Principal Leadership asked the three current and former principals a vexing question: “Do you ever contact parents without involving students?” 

Mazza: As an elementary school principal, I did contact parents without involving the students. The more important context in “contacting parents” is that it is not only for things we would like to be improved, but also to add opportunities for at-home kudos and acknowledging the body of learning and growing that happens outside the home. If we spent as much time on sharing where our kids really succeeded and “knocked it out of the park” with our families, I have to believe the level of mutual trust, respect, and potential for partnership would skyrocket. 

Bell: I contact parents who are new to my campus to introduce myself and to gather insight about how they are getting acclimated to our school.

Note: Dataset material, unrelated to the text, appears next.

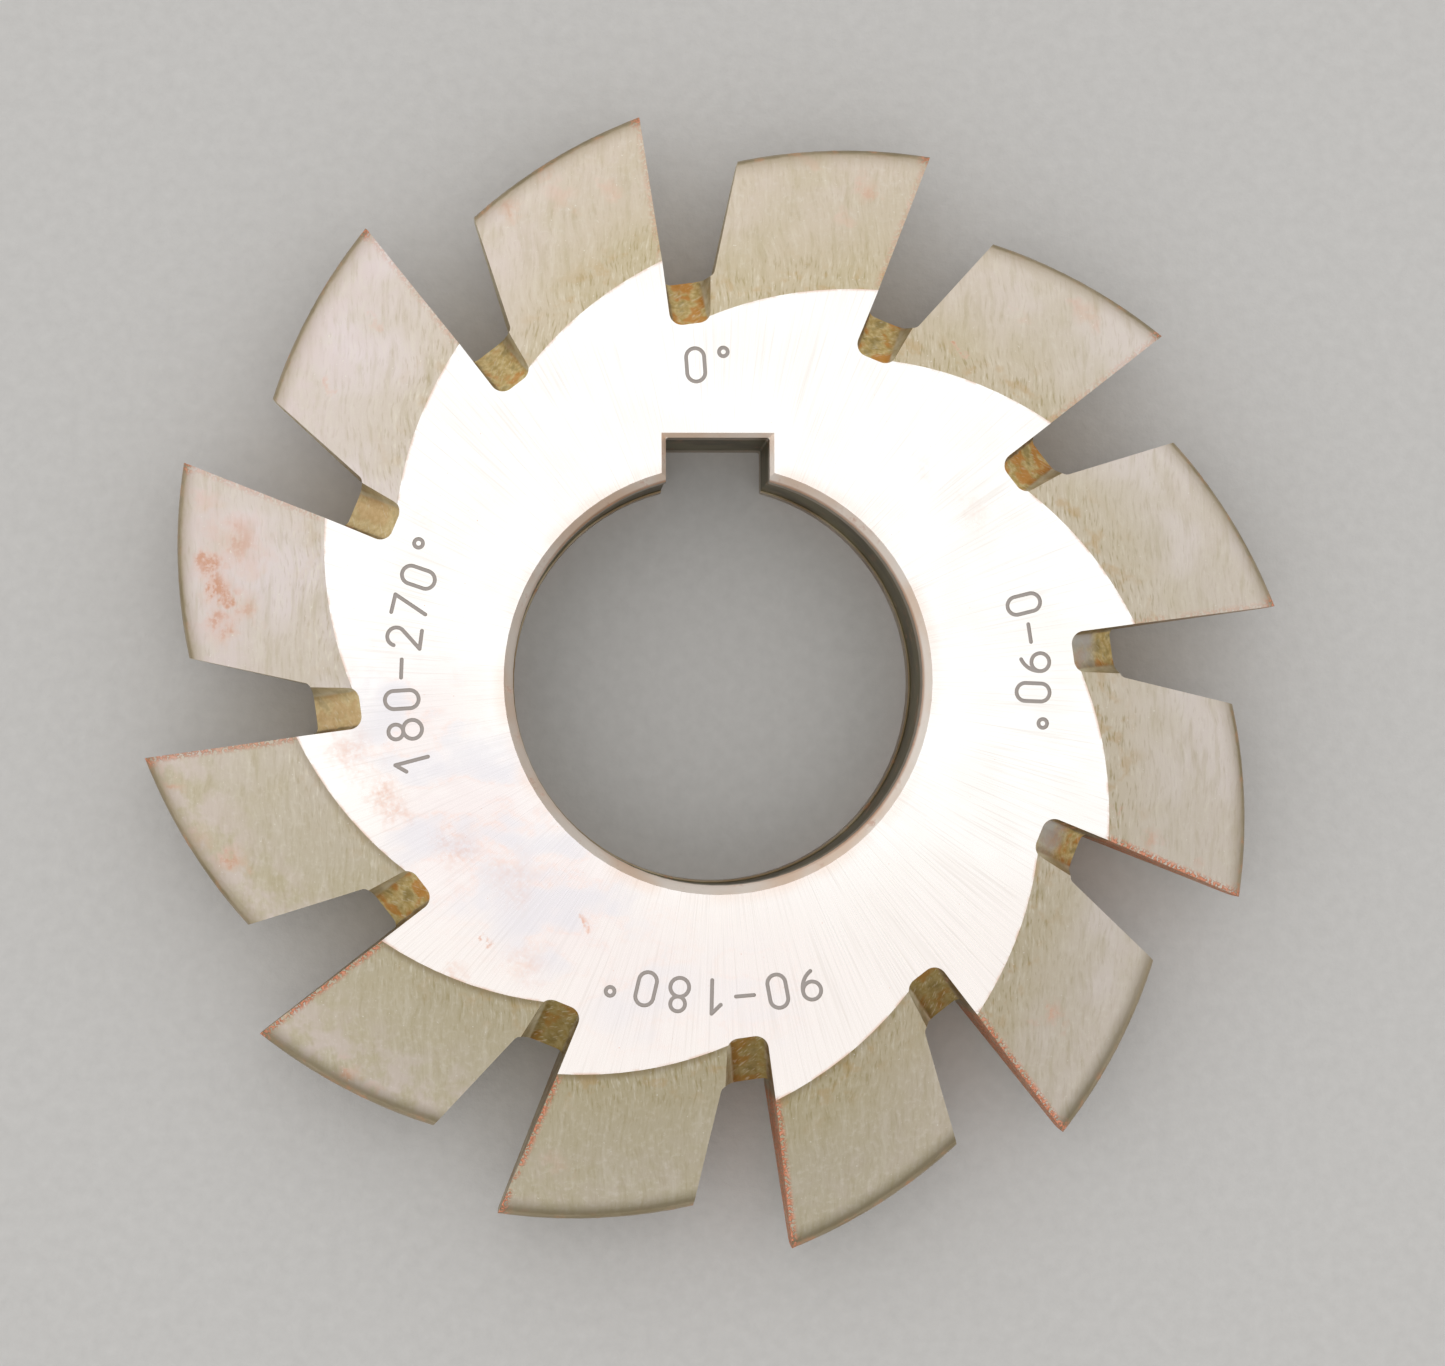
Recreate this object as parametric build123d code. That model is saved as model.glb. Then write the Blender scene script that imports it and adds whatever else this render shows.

I also ask for feedback regarding certain aspects of our campus and if there is anything that they experienced at their previous campus that they feel would be beneficial for us to implement at our campus. It is really important to build relationships with parents. As the principal, it is my responsibility to make myself available and to initiate contact. 

Huff: If I have a student who is struggling at school [socially or academically], I will reach out to the parents to get a better understanding of other circumstances that could be impacting their child here at school. I often talk with parents regarding our parent education events and activities. I also talk and visit with parents during schoolwide events or when they stop by school. Typically, when working on setting up book talks, or schoolwide events, or fundraisers, we meet with our Family and Community Engagement team to help facilitate those activities.


A Unique Engagement

At Francis Howell Middle School several years ago, the band teacher introduced the Family and Friends Community Band. Now, every February, she organizes current and former students, parents, siblings, and staff members to become members of this band. After a month of rehearsals, the band holds an evening concert. “The exciting piece is that through music, we are able to engage multiple generations in a single activity,” Huff says.